= George Duncan (biblical scholar) =

Scottish clergyman (1884–1965)

George Simpson Duncan (1884-1965) was a 20th-century Scottish clergyman and Christian scholar.

==Early life==
George Duncan was born on 8 March 1884, the son of Alexander Duncan, a tailor's cutter, in Forfar in Angus, Scotland. He was educated at Forfar Academy.
His two parents and his elder brother died of disease as he was still a young man. As an orphan, this promising student received financial help from a scottish wealthy family.

He obtained an MA degree in Classics (1st Class) from Edinburgh University in 1906. He then undertook postgraduate studies at Trinity College, Cambridge, St. Andrews University, and at the universities of Jena, Marburg and Heidelberg. He was ordained as a minister in the Church of Scotland in 1915 at the age of 31.

==First World War==
He served with the Royal Army Chaplains' Department in the First World War on the Western Front from late 1915 to the end of the conflict, where on arrival he was attached to the British Expeditionary Force's General Headquarters, and was the Commander-in-Chief Field Marshal Sir Douglas Haig's favoured chaplain. At the end of the war he was appointed an officer of the Order of the British Empire in the 1919 New Year Honours.

==Later life==
He was professor of biblical criticism at the University of St Andrews from 1919, and principal of its St. Mary's College from 1940, retiring from both posts in 1954. He was Moderator of the General Assembly of the Church of Scotland in 1949, and vice-president of the British Council of Churches from 1950 to 1952.

In the late 1950s he worked as a translator of the New Testament text for the New English Bible.

In the mid-1960s he wrote an account of his war experiences in World War 1, as a part of a wider apologia for Douglas Haig that comprises its text, whose historical reputation had suffered for his conduct of military operations in the conflict.
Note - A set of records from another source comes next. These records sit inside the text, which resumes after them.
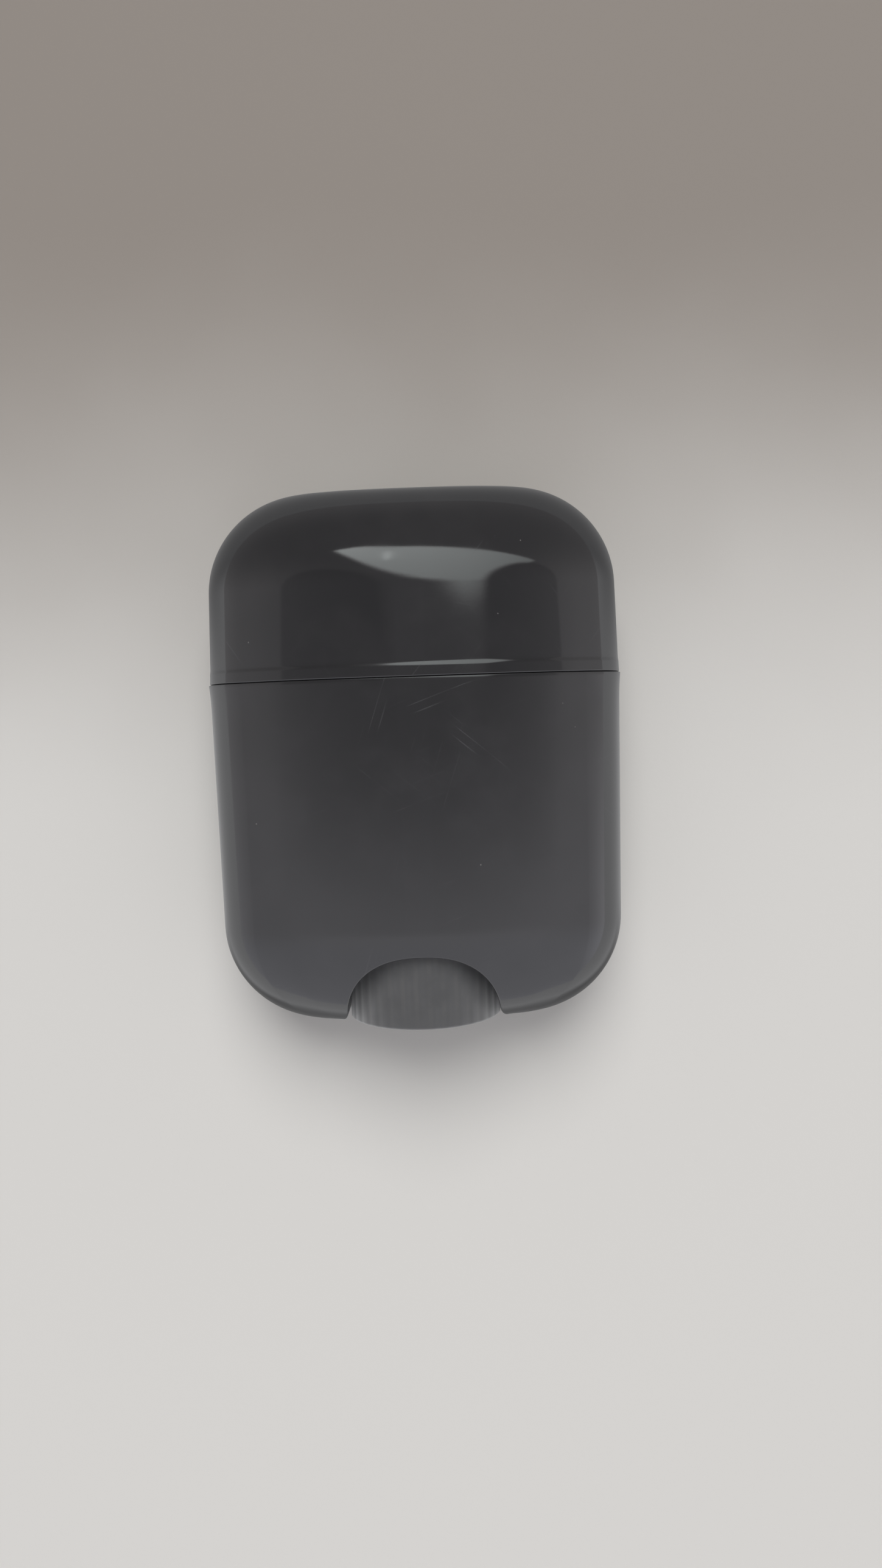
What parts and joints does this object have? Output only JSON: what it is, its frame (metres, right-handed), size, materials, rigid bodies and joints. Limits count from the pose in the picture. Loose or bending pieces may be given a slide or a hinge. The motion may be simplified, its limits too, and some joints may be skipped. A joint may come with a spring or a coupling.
{
  "type": "sunscreen stick",
  "caption": "Wide oval twist-up sunscreen stick in glossy black plastic, with a pull-off cap and a thumb dial bared by an arch in the foot.",
  "frame": {"origin": "under the middle of the stick's box as it lies on its back", "axes": "+Y along the stick towards the crown of the cap, +X across its width, +Z out of its front"},
  "size_m": [0.056, 0.0712, 0.0252],
  "materials": {
    "gloss_black": "polished black plastic",
    "dial_black": "matt charcoal plastic, duller and a little lighter than the case",
    "inner_black": "satin black plastic",
    "white_plastic": "plain white moulding",
    "seal_rubber": "dark soft ring",
    "balm": "firm off-white balm with a soft sheen"
  },
  "bodies": {
    "case": {"case_shell": "gloss_black", "barrel": "inner_black"},
    "dial": {"dial_wheel": "dial_black", "lead_screw": "white_plastic", "shaft_seal": "seal_rubber"},
    "carrier": {"carrier_cup": "white_plastic", "balm": "balm"},
    "cap": {"cap_shell": "gloss_black", "cap_liner": "inner_black"}
  },
  "joints": [
    {"name": "dial_turn", "type": "hinge", "parent": "case", "child": "dial", "pos_m": [0, -0.03545, 0.01259], "axis": [0, 1, 0], "range_deg": [-1080, 1035]},
    {"name": "carrier_rise", "type": "slide", "parent": "case", "child": "carrier", "axis": [0, 1, 0], "range_m": [-0.012, 0.0115]},
    {"name": "cap_pull", "type": "slide", "parent": "case", "child": "cap", "axis": [0, 1, 0], "range_m": [0, 0.04]}
  ],
  "couplings": [
    {"joint": "carrier_rise", "follows": "dial_turn", "m_per_rad": 0.00063662}
  ]
}
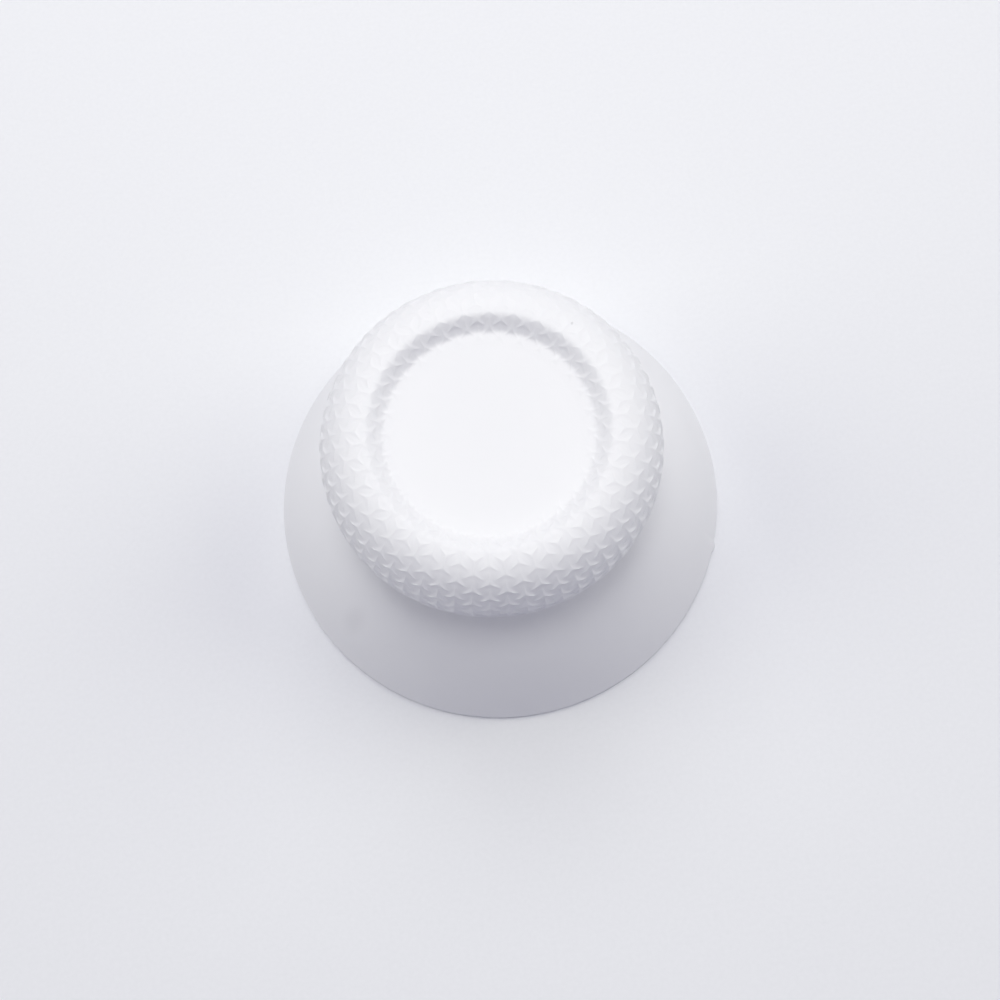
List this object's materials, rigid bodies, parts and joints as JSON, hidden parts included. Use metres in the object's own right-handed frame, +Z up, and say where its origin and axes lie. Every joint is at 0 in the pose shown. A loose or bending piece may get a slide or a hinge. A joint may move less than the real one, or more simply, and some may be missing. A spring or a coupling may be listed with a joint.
{
  "type": "controller thumb grip",
  "caption": "Round thumb grip for a controller's analogue stick: a domed skirt, a narrow waist and a rounded rim with raised stars round a shallow dish.",
  "frame": {"origin": "middle of the foot circle of the skirt, on the surface it stands on", "axes": "+Z up through the waist to the dish, +X across the flats of the socket"},
  "size_m": [0.0254, 0.0254, 0.0144],
  "materials": {
    "white_plastic": "white moulded plastic, matt, with a very fine even grain"
  },
  "bodies": {
    "root": {"thumb_grip": "white_plastic"}
  },
  "joints": []
}
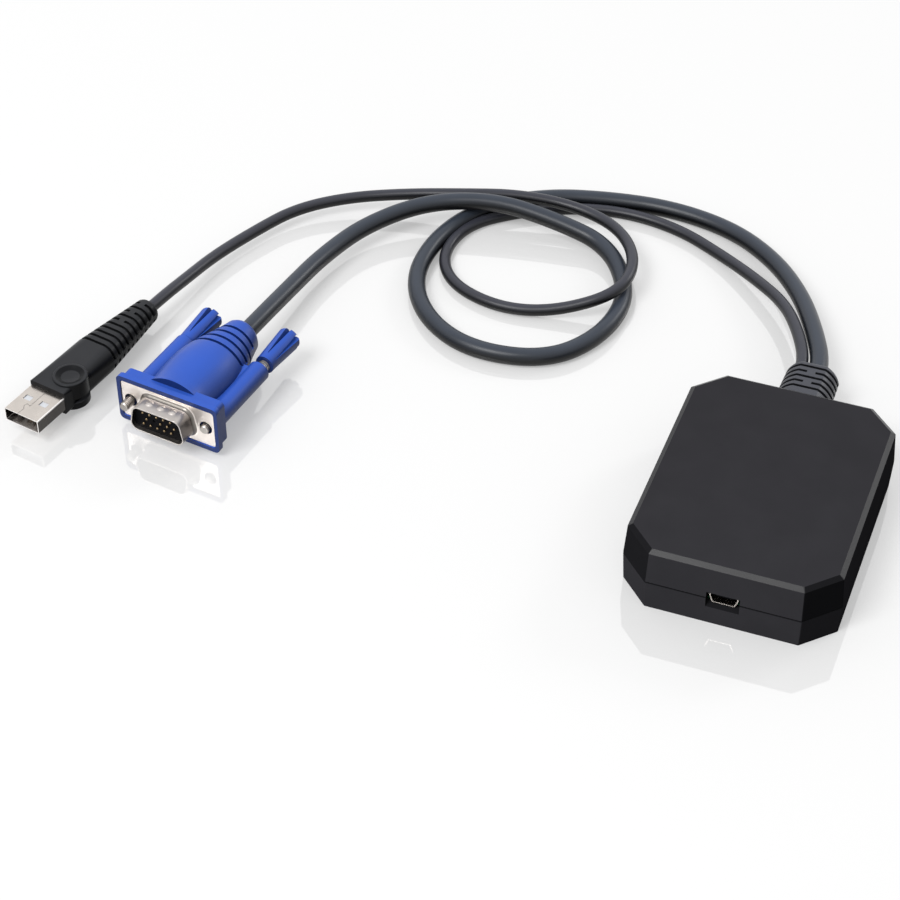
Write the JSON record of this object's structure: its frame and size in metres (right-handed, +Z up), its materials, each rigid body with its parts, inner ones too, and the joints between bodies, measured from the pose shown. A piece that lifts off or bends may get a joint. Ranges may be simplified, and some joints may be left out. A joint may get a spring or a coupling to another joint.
{
  "type": "kvm dongle",
  "caption": "Flat octagonal adapter box with a mini-USB port in front and captive video and USB cables behind, each ending in a moulded plug.",
  "frame": {"origin": "centre of the box's underside, on the table", "axes": "+Z up, +Y towards the cable boot, -Y out of the mini-USB port, +X to the right seen from the port"},
  "size_m": [0.2397, 0.1697, 0.0197],
  "materials": {
    "shell": "fine satin, charcoal",
    "rubber": "satin, dark slate grey",
    "blue": "satin, royal blue",
    "black": "satin, black",
    "steel": "bright nickel plate",
    "gold": "gold plate",
    "board": "solder mask",
    "chip": "moulded epoxy",
    "can": "satin",
    "nylon": "natural nylon",
    "wire": "insulated wire"
  },
  "bodies": {
    "adapter": {"bottom_shell": "shell", "top_shell": "shell", "circuit_board": "board", "capture_chip": "chip", "controller_chip": "chip", "memory_chip": "chip", "crystal": "can", "capacitors": "can", "video_header": "nylon", "usb_header": "nylon", "video_header_plug": "nylon", "usb_header_plug": "nylon", "video_leads": "wire", "usb_leads": "wire", "port_shell": "steel", "port_tongue": "black", "port_contacts": "gold", "cable_boot": "rubber", "housing_screw_1": "steel", "housing_screw_2": "steel", "housing_screw_3": "steel", "housing_screw_4": "steel", "video_hood": "blue", "video_shell": "steel", "video_insulator": "black", "video_pins": "gold", "usb_body": "black", "usb_shell": "steel", "usb_tongue": "nylon", "usb_contacts": "gold", "video_cable": "rubber", "usb_cable": "rubber"},
    "left_thumbscrew": {"left_screw_grip": "blue", "left_screw_shank": "steel"},
    "right_thumbscrew": {"right_screw_grip": "blue", "right_screw_shank": "steel"}
  },
  "joints": [
    {"name": "left_thumbscrew_turn", "type": "hinge", "parent": "adapter", "child": "left_thumbscrew", "pos_m": [-0.17624, -0.00982, 0.0096], "axis": [0.1426, 0.9898, 0], "continuous": true},
    {"name": "right_thumbscrew_turn", "type": "hinge", "parent": "adapter", "child": "right_thumbscrew", "pos_m": [-0.15122, -0.0114, 0.0096], "axis": [0.1426, 0.9898, 0], "continuous": true}
  ]
}
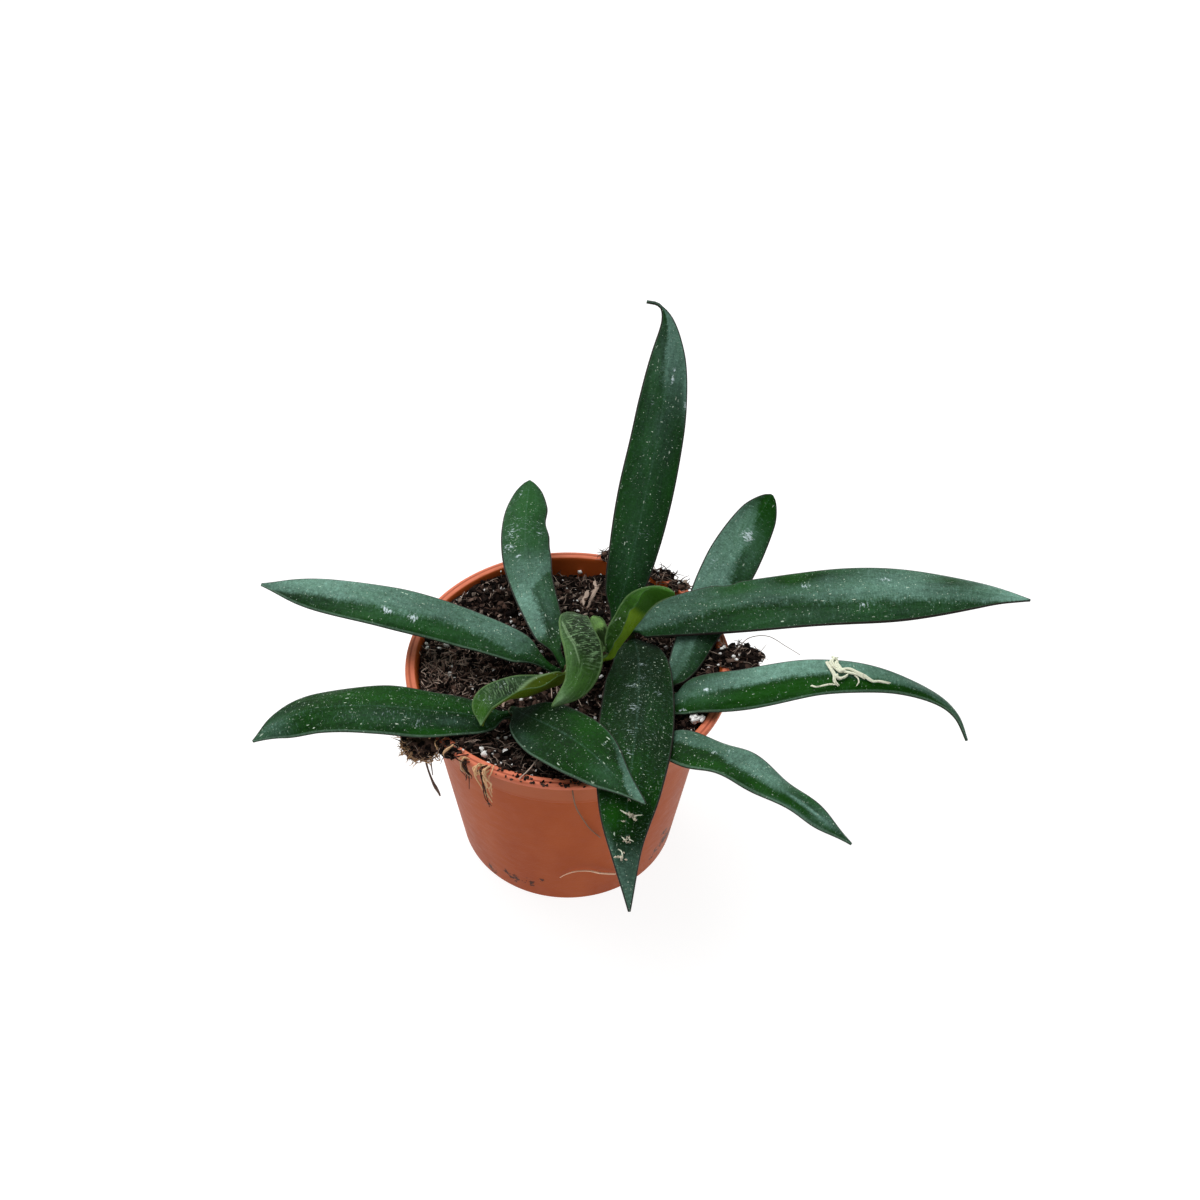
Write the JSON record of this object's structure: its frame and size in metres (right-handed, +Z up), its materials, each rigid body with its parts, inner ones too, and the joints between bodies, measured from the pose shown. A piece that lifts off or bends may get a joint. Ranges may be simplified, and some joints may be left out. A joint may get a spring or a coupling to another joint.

The account was published posthumously entitled: Douglas Haig As I Knew Him (1966).

==Death==
Duncan died in April 1965 in his 82nd year.

==Family==

In July 1923 he married Amy Hay Thomson, daughter of Rev James Thomson of Gartly and widow of J. H. Norden, but the marriage was short-lived, ending with her death in February 1924, less than a year later.

==Publications==
- St. Paul's Ephesian Ministry (1929)
- New English Bible (translator) (1961).
- Douglas Haig As I Knew Him (1966).